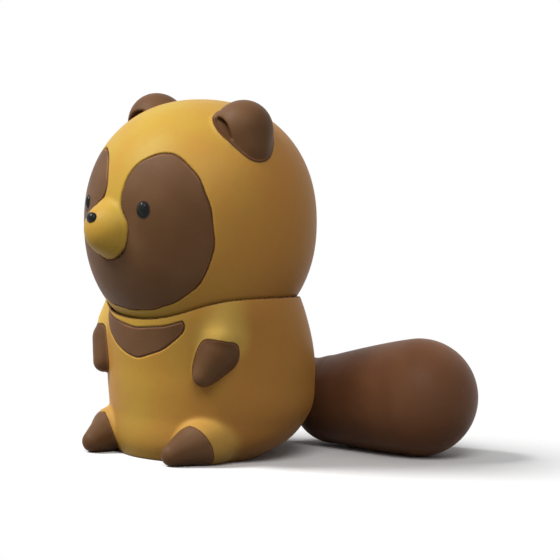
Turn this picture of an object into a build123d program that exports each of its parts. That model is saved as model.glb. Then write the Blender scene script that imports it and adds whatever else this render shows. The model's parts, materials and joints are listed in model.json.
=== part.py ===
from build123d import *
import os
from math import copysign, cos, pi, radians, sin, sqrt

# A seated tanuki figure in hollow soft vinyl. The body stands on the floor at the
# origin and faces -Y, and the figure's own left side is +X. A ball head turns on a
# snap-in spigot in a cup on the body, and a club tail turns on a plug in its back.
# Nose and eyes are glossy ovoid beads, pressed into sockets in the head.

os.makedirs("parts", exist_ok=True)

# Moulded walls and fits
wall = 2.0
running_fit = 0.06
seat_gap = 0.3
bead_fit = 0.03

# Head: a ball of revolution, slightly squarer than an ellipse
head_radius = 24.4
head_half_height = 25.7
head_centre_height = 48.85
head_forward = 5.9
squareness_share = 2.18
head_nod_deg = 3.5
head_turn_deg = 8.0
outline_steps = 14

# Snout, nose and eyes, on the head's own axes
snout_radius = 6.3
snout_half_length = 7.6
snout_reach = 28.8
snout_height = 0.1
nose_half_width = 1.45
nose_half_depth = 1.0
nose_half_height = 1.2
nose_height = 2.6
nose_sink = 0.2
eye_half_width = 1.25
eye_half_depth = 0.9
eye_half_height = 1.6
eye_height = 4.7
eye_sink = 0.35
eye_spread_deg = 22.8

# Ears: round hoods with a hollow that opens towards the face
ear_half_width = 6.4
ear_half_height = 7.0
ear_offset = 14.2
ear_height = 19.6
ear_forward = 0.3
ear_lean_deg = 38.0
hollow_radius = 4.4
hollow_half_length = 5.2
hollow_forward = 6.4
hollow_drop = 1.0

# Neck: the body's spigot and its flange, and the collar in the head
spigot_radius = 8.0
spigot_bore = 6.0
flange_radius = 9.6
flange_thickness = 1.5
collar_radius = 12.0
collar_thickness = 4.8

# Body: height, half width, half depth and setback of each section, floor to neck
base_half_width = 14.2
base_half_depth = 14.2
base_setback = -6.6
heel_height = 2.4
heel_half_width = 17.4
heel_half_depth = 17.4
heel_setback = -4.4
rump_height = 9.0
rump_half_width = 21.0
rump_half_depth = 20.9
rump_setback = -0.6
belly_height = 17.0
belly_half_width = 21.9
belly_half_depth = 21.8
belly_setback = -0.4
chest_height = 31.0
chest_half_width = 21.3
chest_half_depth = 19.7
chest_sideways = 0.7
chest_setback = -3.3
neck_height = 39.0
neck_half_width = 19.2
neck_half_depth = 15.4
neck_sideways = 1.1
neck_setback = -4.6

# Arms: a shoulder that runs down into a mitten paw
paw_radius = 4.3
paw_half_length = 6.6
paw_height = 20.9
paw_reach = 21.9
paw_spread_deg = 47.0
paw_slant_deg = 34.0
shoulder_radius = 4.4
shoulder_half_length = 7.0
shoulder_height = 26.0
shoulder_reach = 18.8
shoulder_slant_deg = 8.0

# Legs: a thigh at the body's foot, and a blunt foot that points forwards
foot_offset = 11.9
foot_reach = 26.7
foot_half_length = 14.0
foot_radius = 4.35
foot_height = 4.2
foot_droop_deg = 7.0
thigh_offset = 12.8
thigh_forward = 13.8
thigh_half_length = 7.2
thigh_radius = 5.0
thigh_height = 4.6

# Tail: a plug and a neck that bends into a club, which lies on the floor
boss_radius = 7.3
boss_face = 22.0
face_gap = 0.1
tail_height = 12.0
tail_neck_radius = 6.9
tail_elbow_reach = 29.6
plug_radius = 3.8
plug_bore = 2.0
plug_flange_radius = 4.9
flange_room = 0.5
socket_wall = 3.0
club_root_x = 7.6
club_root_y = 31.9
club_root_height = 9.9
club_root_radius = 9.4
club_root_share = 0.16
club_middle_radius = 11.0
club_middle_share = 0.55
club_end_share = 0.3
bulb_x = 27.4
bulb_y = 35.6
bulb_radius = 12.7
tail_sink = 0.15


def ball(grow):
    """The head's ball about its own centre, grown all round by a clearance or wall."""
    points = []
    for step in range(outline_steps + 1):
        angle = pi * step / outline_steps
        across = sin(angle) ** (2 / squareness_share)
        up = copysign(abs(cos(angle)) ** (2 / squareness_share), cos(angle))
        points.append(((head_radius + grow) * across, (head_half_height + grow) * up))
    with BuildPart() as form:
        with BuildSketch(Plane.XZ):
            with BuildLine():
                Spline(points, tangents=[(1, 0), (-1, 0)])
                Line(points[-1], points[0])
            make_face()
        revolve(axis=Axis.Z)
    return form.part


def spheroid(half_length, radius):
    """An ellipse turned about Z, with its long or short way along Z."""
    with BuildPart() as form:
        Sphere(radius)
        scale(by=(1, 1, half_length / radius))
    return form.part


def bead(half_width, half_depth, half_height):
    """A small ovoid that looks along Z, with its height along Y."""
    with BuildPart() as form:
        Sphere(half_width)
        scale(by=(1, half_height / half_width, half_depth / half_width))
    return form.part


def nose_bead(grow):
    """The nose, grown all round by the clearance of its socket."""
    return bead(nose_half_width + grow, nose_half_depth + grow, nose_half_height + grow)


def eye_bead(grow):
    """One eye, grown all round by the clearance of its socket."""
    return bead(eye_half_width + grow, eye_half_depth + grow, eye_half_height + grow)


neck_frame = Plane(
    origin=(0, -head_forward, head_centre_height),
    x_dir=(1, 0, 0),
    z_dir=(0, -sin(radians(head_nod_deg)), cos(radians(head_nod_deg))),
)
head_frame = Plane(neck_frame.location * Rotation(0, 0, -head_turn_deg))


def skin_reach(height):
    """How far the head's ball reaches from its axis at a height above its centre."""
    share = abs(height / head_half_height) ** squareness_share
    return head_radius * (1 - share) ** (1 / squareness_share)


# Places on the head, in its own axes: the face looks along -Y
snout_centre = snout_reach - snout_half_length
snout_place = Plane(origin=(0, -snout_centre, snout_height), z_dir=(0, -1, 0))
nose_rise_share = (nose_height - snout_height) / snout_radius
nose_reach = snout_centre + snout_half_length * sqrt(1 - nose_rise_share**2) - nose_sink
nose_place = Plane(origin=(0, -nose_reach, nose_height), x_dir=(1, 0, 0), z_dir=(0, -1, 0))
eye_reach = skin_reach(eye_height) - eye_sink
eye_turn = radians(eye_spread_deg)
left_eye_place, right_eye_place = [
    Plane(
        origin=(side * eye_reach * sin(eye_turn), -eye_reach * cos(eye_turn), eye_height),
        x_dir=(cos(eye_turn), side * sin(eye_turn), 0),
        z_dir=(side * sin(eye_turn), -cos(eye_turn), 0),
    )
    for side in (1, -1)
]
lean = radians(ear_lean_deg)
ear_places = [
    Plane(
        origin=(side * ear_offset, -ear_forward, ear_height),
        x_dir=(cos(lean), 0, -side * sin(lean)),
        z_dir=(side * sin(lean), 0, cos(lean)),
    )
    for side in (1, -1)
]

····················

▶ _Stated goal_: Beginning at the first line above, repeat exactly until the line containing "outline_steps = 14", which is included.

▶ _The solution_:
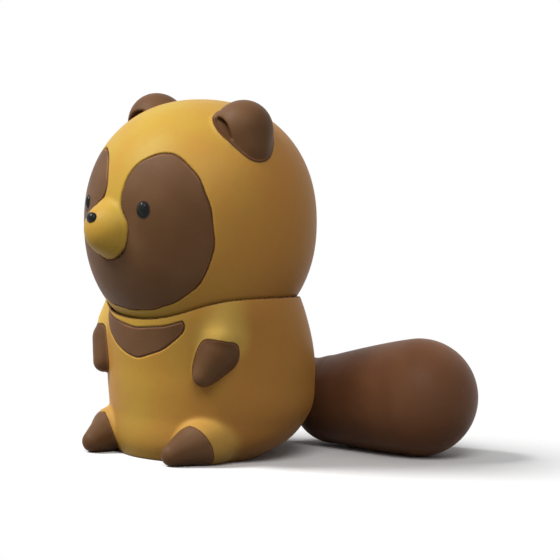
Turn this picture of an object into a build123d program that exports each of its parts. That model is saved as model.glb. Then write the Blender scene script that imports it and adds whatever else this render shows. The model's parts, materials and joints are listed in model.json.
=== part.py ===
from build123d import *
import os
from math import copysign, cos, pi, radians, sin, sqrt

# A seated tanuki figure in hollow soft vinyl. The body stands on the floor at the
# origin and faces -Y, and the figure's own left side is +X. A ball head turns on a
# snap-in spigot in a cup on the body, and a club tail turns on a plug in its back.
# Nose and eyes are glossy ovoid beads, pressed into sockets in the head.

os.makedirs("parts", exist_ok=True)

# Moulded walls and fits
wall = 2.0
running_fit = 0.06
seat_gap = 0.3
bead_fit = 0.03

# Head: a ball of revolution, slightly squarer than an ellipse
head_radius = 24.4
head_half_height = 25.7
head_centre_height = 48.85
head_forward = 5.9
squareness_share = 2.18
head_nod_deg = 3.5
head_turn_deg = 8.0
outline_steps = 14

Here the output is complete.